Collection is open for research.
[Identification of item], Thomas Merton letters to Clifford Shaw, 1959-1964, 1VF66M28, Special Collections, University of Kentucky.
Monk, author. Thomas Merton was the son of two artists. He attended Columbia University in New York. He converted to Catholicism in 1938 and found himself drawn to the contemplative life of the Trappist monks whose ranks he joined in 1941. Merton served as Master of Scholastics and as Master of Novices at the order's monastery in Kentucky, Our Lady of Gethsemani, before being allowed to live as a hermit in 1965. He left the monastery in 1968 to attend a conference in Bangkok, Thailand, where he died December 10th of an accidental electrocution. Merton won acclaim for his books, poems and articles, beginning with the publication of the autobiographical SEVEN STORY MOUNTAIN in 1948. In the 1960s he was known for his concern about peace, civil rights and other social issues. He also promoted ecumenism between Catholics, other Christians and non-Christians.
A prolific writer, Merton produced 139 books and contributed to 104. He wrote 486 pieces for magazines and newspapers in his relatively brief career.

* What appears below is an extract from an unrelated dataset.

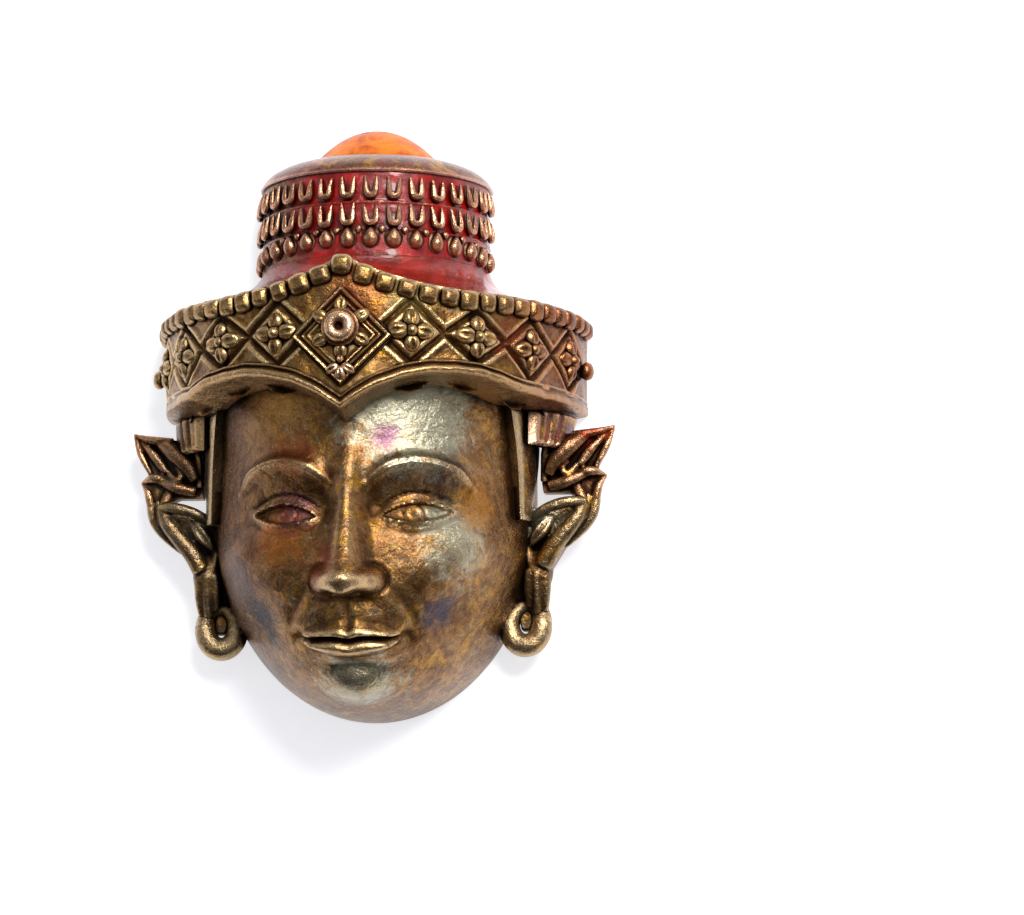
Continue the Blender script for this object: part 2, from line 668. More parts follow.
def leafRim(name):  # a U of flattened bar, thick at its foot, its arms drawn out to points
    bar, half = 0.15, leaves["width"] / 2 - 0.13
    low, high = -leaves["height"] / 2 + bar, leaves["height"] / 2
    points = [(-half - 0.05, high, 0.06), (-half - 0.01, low + 0.5, 0.13), (-half * 0.95, low + 0.12, 0.15),
              (-half * 0.5, low - 0.02, 0.15), (half * 0.5, low - 0.02, 0.15), (half * 0.95, low + 0.12, 0.15),
              (half + 0.01, low + 0.5, 0.13), (half + 0.05, high, 0.06)]
    return rope(name, points, [0.05, 0.13, 0.16, 0.17, 0.17, 0.16, 0.13, 0.05], sides=2, smooth=4)


def rowTurn(i):  # degrees round the drum of the row's copy i
    return (i + 0.5) * 180 / leaves["count"] - 90


def leafRow(name, y):
    pieces = []
    model = leafRim("leafRim")
    for i in range(leaves["count"]):
        leaf = copyOf(model)
        leaf.scale = [float(1 + rng.uniform(-0.05, 0.05)) for _ in range(3)]
        leaf.rotation_euler = (0, 0, math.radians(rng.uniform(-4, 4)))
        applyPlace(leaf)
        pieces.append(seatOnDrum(leaf, rowTurn(i), y + rng.uniform(-0.03, 0.03)))
    bpy.data.objects.remove(model)
    return joined(name, pieces)


upperLeaves = leafRow("upperLeaves", rowOne)
lowerLeaves = leafRow("lowerLeaves", rowTwo)


def dropBead(name):  # a fat pointed bead on a thin leaf, and a small wedge beside its point
    plate = ball("plate", (0.44, 0.52, 0.1), segments=16, rings=8)
    bead = ball("belly", (0.36, 0.41, 0.33), (0, -0.06, 0.04), segments=18, rings=12)
    shape = spots(bead)
    pinch = np.clip((shape[:, 1] - 0.02) / 0.3, 0, 1)
    shape[:, 0] *= 1 - 0.6 * pinch ** 1.2
    shape[:, 1] += 0.14 * pinch
    moveTo(bead, shape)
    wedge = ball("wedge", (0.17, 0.2, 0.13), (0.52, 0.36, 0.03), segments=10, rings=6)
    shape = spots(wedge)
    shape[:, 0] = 0.52 + (shape[:, 0] - 0.52) * np.clip(0.5 + (shape[:, 1] - 0.2) / 0.32, 0.1, 1.2)
    moveTo(wedge, shape)
    return joined(name, [plate, bead, wedge])


dropModel, dropList = dropBead("drop"), []
for i in range(leaves["count"]):
    drop = copyOf(dropModel)
    drop.scale = [float(1 + rng.uniform(-0.06, 0.06)) for _ in range(3)]
    applyPlace(drop)
    y = dropFoot + leaves["dropRise"] * math.cos(math.radians(rowTurn(i)))
    dropList.append(seatOnDrum(drop, rowTurn(i), y, -0.02))
bpy.data.objects.remove(dropModel)
dropRow = joined("dropRow", dropList)
print("the crown is modelled")


# temples, ears and hoops

panelWall = {"halfWidth": head["halfWidth"] + 2.1, "depth": head["depth"] * 0.75, "thick": 1.1}


def curvedPlate(name, halfWidth, depth, turnFrom, lowY, highY, thick, columns, rows, reliefOf):
    bpy.ops.mesh.primitive_grid_add(x_subdivisions=columns, y_subdivisions=rows, size=2)
    plate = bpy.context.object
    flat = (spots(plate)[:, :2] + 1) / 2
    turns = turnFrom(flat[:, 0], flat[:, 1])
    ys = lowY + flat[:, 1] * (highY - lowY)
    moveTo(plate, onOval(turns, ys, reliefOf(flat[:, 0], flat[:, 1]), halfWidth, depth))
    applyModifier(plate, "SOLIDIFY", thickness=thick, offset=-1)
    plate = joined(name, [plate])
    tidyNormals(plate)
    return plate


def panelRelief(u, v):  # upright folds pressed into the plate, and a rolled edge
    folds = np.exp(-((u - 0.5) / 0.06) ** 2) + 0.8 * np.exp(-((u - 0.24) / 0.05) ** 2)
    edge = np.clip(np.minimum(np.minimum(u, 1 - u) / 0.06, v / 0.08), 0, 1)
    crossFold = np.exp(-((v - 0.86) / 0.035) ** 2)
    return 0.1 * np.sin(np.pi * u) - 0.12 * folds - 0.16 * (1 - edge) ** 2 - 0.14 * crossFold


panel = {"inner": head["halfWidth"] + 0.15, "topEdge": 9.76, "footEdge": 9.35, "low": -1.6, "high": 0.42}


def turnOf(x, halfWidth):
    return np.degrees(np.arcsin(np.clip(x / halfWidth, -1, 1)))


def panelTurn(u, v):  # the plate narrows towards its foot
    outer = panel["footEdge"] + (panel["topEdge"] - panel["footEdge"]) * np.clip(v / 0.75, 0, 1) ** 0.8
    return turnOf(panel["inner"] + (outer - panel["inner"]) * u ** 0.6, panelWall["halfWidth"])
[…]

This collection consists of correspondence between Thomas Merton and Clifford Shaw of Evansville, Indiana and Louisville, Kentucky. Most of the letters are concerned with arrangements for Shaw's visit to the Abbey of Gethsemani in Trappist, Kentucky (Nelson County). Shaw was interested in setting some of Merton's poems to music. Merton writes about his work, SELECTED POEMS OF THOMAS MERTON and about his religious beliefs by way of encouraging Shaw who was apparently ill at the time. There is also a signed copy of Merton's BORIS PASTERNAK AND THE PEOPLE WITH WATCH CHAINS, and a copy of William Blake's poem, "The lamb" which was set to music by Shaw at the request of singer, Eileen Farrell. There is a typescript of Merton's poem "Love winter when the plant says nothing," which appeared in the volume, EMBLEMS OF A SEASON OF FURY. Merton signed all the letters with his monastic name, Father Louis.